Vision Transformers and Generative Models: Innovations such as Gramian attention heads (Ryu et al., 2023) and dynamic head selection improve accuracy–throughput trade-offs in dense image tasks, segmentation, and generative modeling.
Long-context Processing: Techniques such as LongHeads (Lu et al., 16 Feb 2024) adapt multi-head attention to process extremely long sequences by allocating head-specific attention to input chunks, achieving linear computation time and overcoming out-of-distribution degradation.
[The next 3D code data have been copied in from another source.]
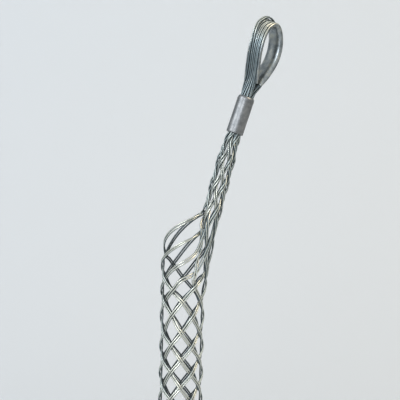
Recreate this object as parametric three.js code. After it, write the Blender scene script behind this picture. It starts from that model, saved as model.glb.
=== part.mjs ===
// Side-pull wire mesh cable grip, in millimetres, +Z up along the gripped cable.
// Twelve galvanised wires make the whole grip. Each starts in the pressed ferrule, turns round the
// thimble, comes back down through the ferrule, spirals down the mesh beside its twin, turns at the tail
// and spirals back up the other way into the ferrule. Twins lie side by side, and six double strands of
// each hand are plaited one over, one under. Below the ferrule the plait is a narrow hollow neck. At the
// mouth one diamond of the plait is pulled wide open and lets the cable out, so the eye stands off to +X.
// Origin: centre of the open tail end, on the cable's axis.
import * as THREE from "three";

// Driving dimensions
const CABLE_DIAMETER = 30; // the cable that the sleeve is drawn on
const WIRE_DIAMETER = 1.4;
const WIRE_SIDES = 5;
const WIRE_CORNERS = 1.48; // across the corners of the five-sided section that stands for the round wire
const CLEARANCE = 0.3; // between neighbouring wires
const WEAVE = 0.95; // how far a strand lies out from, or in from, the middle of the plait at a crossing
const STRANDS = 6; // double strands of each hand
const LEVEL_PITCH = 11.1; // height from one row of crossings to the next
const MOUTH_ANGLE = 150; // where the mouth's lowest crossing lies round the cable, counted from +X
const SLEEVE_LIFT = 2; // how far over the mouth's reference height row 0 would lie at even pitch
// How far the sleeve's rows from row 0 on are drawn up or down from the even pitch by the pull of the neck
const ROW_SHIFTS = [-4, 1, 0.5, 1.5, 4, 3, 0.5, 0];
const SLEEVE_LEVELS = 18; // rows of crossings from the mouth to the tail
const NECK_LEVELS = 7; // rows of crossings from the ferrule to the mouth
const TAIL_BEND = 0.3; // how far below the last row of crossings, in rows, the tail bends begin

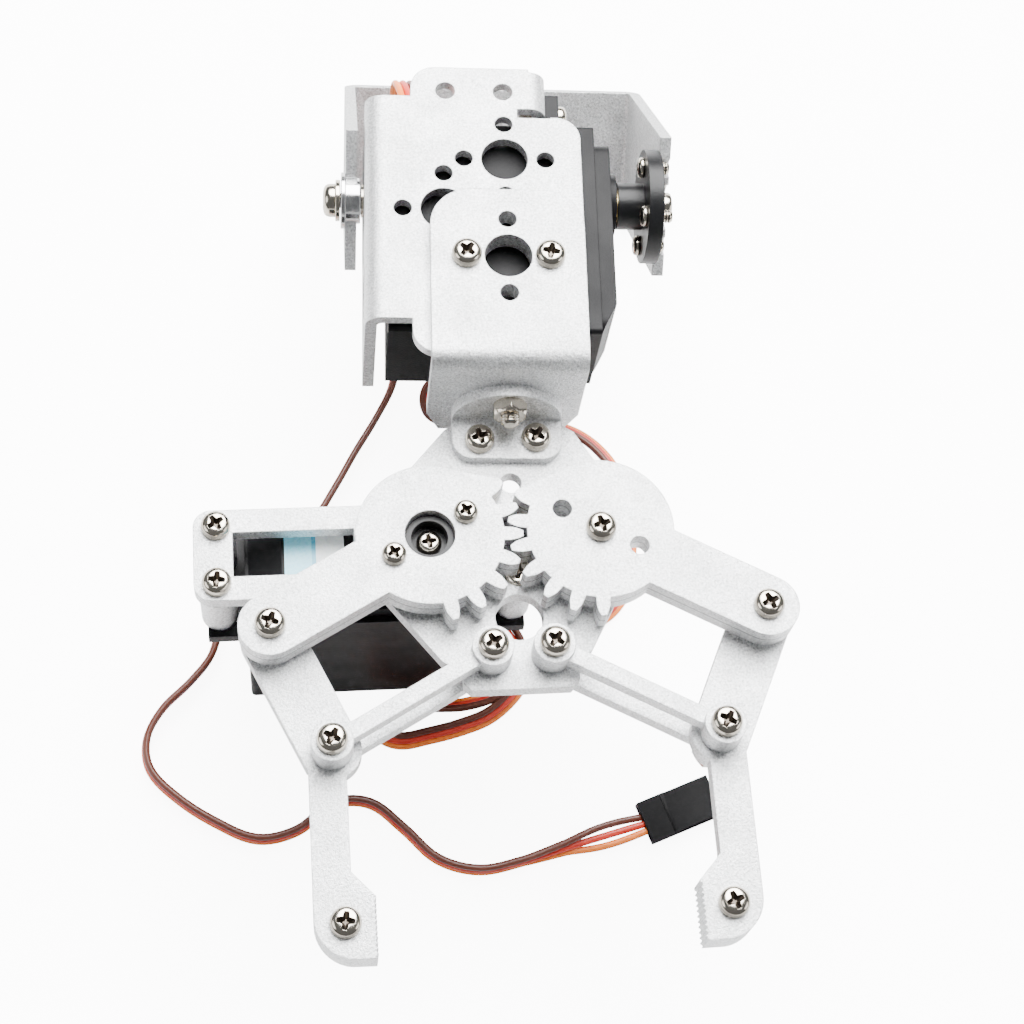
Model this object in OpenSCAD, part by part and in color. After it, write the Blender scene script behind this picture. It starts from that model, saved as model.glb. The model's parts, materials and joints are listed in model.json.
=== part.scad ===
// Desktop robot arm: a U bracket, a servo in a multi-purpose bracket, an L bracket and a
// geared parallel gripper driven by a second servo. It lies at rest on the grip servo's
// case and on the U bracket's lower edge. +Z is up and the claws point along -Y.

/* [Sheet metal] */
// Thickness of the bent aluminium brackets
sheet = 2; // [1.8:0.1:2.2]
// Thickness of the claw's base plate and fingers
plate_t = 3; // [2.8:0.1:3]
// Radius on the outside of each bend
bend_r = 3; // [2.6:0.1:3.2]

/* [U bracket] */
// Width over the two legs
u_width = 57; // [57:0.1:57.4]
// Width of the bent strip
u_strip = 25; // [24:0.5:26]
// Distance from the pivot to the outside of the base
u_reach = 44.7; // [43:0.1:47]
// Angle of the legs below the arm's own plane
u_angle = 45.8; // [40:0.2:50]
// Sideways offset of the U bracket from the arm's centre line
u_x = 1.5; // [1.5:0.1:1.6]

/* [Hole pattern] */
// Diameter of a pattern's centre hole
centre_hole = 8; // [7:0.1:8.2]
// Diameter of the small holes
small_hole = 3.1; // [3:0.05:3.2]
// Diameter of the circle the small holes lie on
pattern_pcd = 14; // [14:0.1:14.2]

/* [Servo] */
// Length of the case
servo_l = 40.7; // [40.2:0.1:40.8]
// Width of the case
servo_w = 19.7; // [19.2:0.1:19.8]
// Length over the two ears
servo_ears = 53.6; // [53:0.1:53.8]
// Distance between the ear holes along the case
ear_pitch = 49.5; // [49.4:0.1:49.6]
// Distance between the two holes in one ear
ear_gauge = 10; // [9.8:0.1:10.2]
// Distance from the output shaft to the near end of the case
shaft_inset = 10.2; // [10.1:0.1:10.3]

/* [Gripper] */
// Teeth on a full circle of each gear
teeth = 19; // [19:1:19]
// Distance between the two gear centres
gear_centres = 28.2; // [28.2:0.1:28.4]
// Length of each gear arm and link, from pin to pin
arm_l = 30.2; // [30:0.1:30.4]
// Angle of the gear arms in front of the gears' centre line
arm_angle = 29; // [28:0.5:30]
// Sideways distance from a gear's centre to its link's base pin
rocker_x = 9.1; // [9:0.1:9.2]
// Forward distance from a gear's centre to its link's base pin
rocker_y = 19.5; // [19.4:0.1:19.7]
// Turn of the whole claw on its two bracket screws
claw_turn = 2.6; // [2:0.1:3]

/* [Hidden] */
$fn = 48;

aluminium = [0.86, 0.87, 0.88];
black = [0.09, 0.09, 0.1];
nickel = [0.78, 0.76, 0.7];
wire_red = [0.72, 0.24, 0.13];

// Small common sizes
eps = 0.02;
m3_r = 1.5;
m3_head_r = 2.5;
m3_head_h = 2;
m3_nut_r = 3.17;
m3_nut_h = 2.4;
fit_gap = 0.06;

// ---- Servo frame: shaft along +Z, z = 0 at the underside of the ears, case towards +X
ear_t = 2.5;
case_below = 27.5;
lid_split = 20;
case_low_top = 4;
case_full_top = 8.4;
case_raised_top = 11.2;
boss_top = 12.7;
boss_r = 5.6;
case_x0 = -shaft_inset;
case_x1 = servo_l - shaft_inset;
case_mid = (case_x0 + case_x1) / 2;
ear_x = [case_mid - ear_pitch / 2, case_mid + ear_pitch / 2];
shaft_r = 2.9;
wall = 1.6;
ear_hole_r = 2.2;

// ---- Arm frame: origin on the shoulder axis, +Z out of the main plate, +Y to the rear
plate_top = 13;
flange_drop = 25.5;
bracket_left = -23.8;
bracket_right = 13.2;
bracket_rear = 19.4;
bracket_front = -36.2;
tab_left = -16;
servo_seat = 7.6;
p1 = [0, 1];
p2 = [-10.5, -9];
p3 = [0, -19];
l_front = -39.2;
l_rear = -6.2;
l_half = 13;
l_drop = 25;
wrist_x = 0.5;
wrist_z = 4;
horn_face = u_x + u_width / 2 - sheet;
horn_disc_t = 2.6;
horn_hub_t = 4.6;
horn_r = 10;

// ---- Claw frame: z = 0 on top of the base plate, x = y = 0 midway between the gears
claw_x = 1.1;
claw_y = -63.3;
claw_z = -4;
gear_x = gear_centres / 2;
gear_z = 1;
gear_t = 5;
gear_m = gear_centres / teeth;
gear_tip = gear_centres / 2 + 0.85 * gear_m;
gear_root = gear_centres / 2 - 1.25 * gear_m;
gear_base = gear_centres / 2 * cos(20);
backlash = 0.3;
grip_servo_z = -16.5;
knuckle = [-gear_x - arm_l * cos(arm_angle), -arm_l * sin(arm_angle)];
base_pin = [-gear_x + rocker_x, -rocker_y];
finger_pin = knuckle + [rocker_x, -rocker_y];
tip_pin = finger_pin + [1, -27.8];
link_low = -8.4;
link_t = 3;
eye_r = 3.4;

// ---- Rest pose: the line from the U bracket's lower edge to the grip servo's rear edge is level
u_low = [u_reach * cos(u_angle) - u_strip / 2 * sin(u_angle),
         -u_reach * sin(u_angle) - u_strip / 2 * cos(u_angle)];
servo_low = [claw_y + servo_w / 2, claw_z + grip_servo_z - case_below];
rest_tilt = atan2(u_low[1] - servo_low[1], u_low[0] - servo_low[0]);
rest_height = -(servo_low[1] * cos(rest_tilt) - servo_low[0] * sin(rest_tilt));
// Moves the footprint's centre to the origin
row_shift = [2.22, 47.41];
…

7. Efficiency, Interpretability, and Future Directions

Recent work converges on several themes for increasing the efficacy and efficiency of multi-head attention:

Parameter and Computation Efficiency: Architectures leverage shared projections, low-rank decompositions, and adaptive head activation to reduce parameter count and computational overhead, with empirical speedups and maintained accuracy (Cordonnier et al., 2020, Zhang et al., 2022, Zhang et al., 24 May 2025).
Interpretability and Specialization: Conditional routing and grouping mechanisms naturally yield head specialization, making it feasible to assign functional interpretations to heads (e.g., handling specific dependency types, entities, or modalities) (Zhang et al., 2022, Jin et al., 15 Oct 2024).
Scalability: Mixture-of-experts extensions and hardware-aware dataflows demonstrate that scaling the number of attention heads (or experts) can dramatically improve representational power and efficiency when coupled with dynamic head selection and shared component reuse, without incurring quadratic complexity.
Generalization and Future Research: The field is advancing toward heterogeneous, composable, and scalable multi-head attention modules that combine adaptivity, conditional computation, efficient information flow, and interpretability—trends expected to underpin the next generation of foundation models and hardware-software co-designed systems.

These research directions collectively illustrate a vibrant landscape of multi-head attention variants, each targeted at overcoming specific bottlenecks or enabling new regimes of scale, expressivity, and efficiency in deep neural architectures.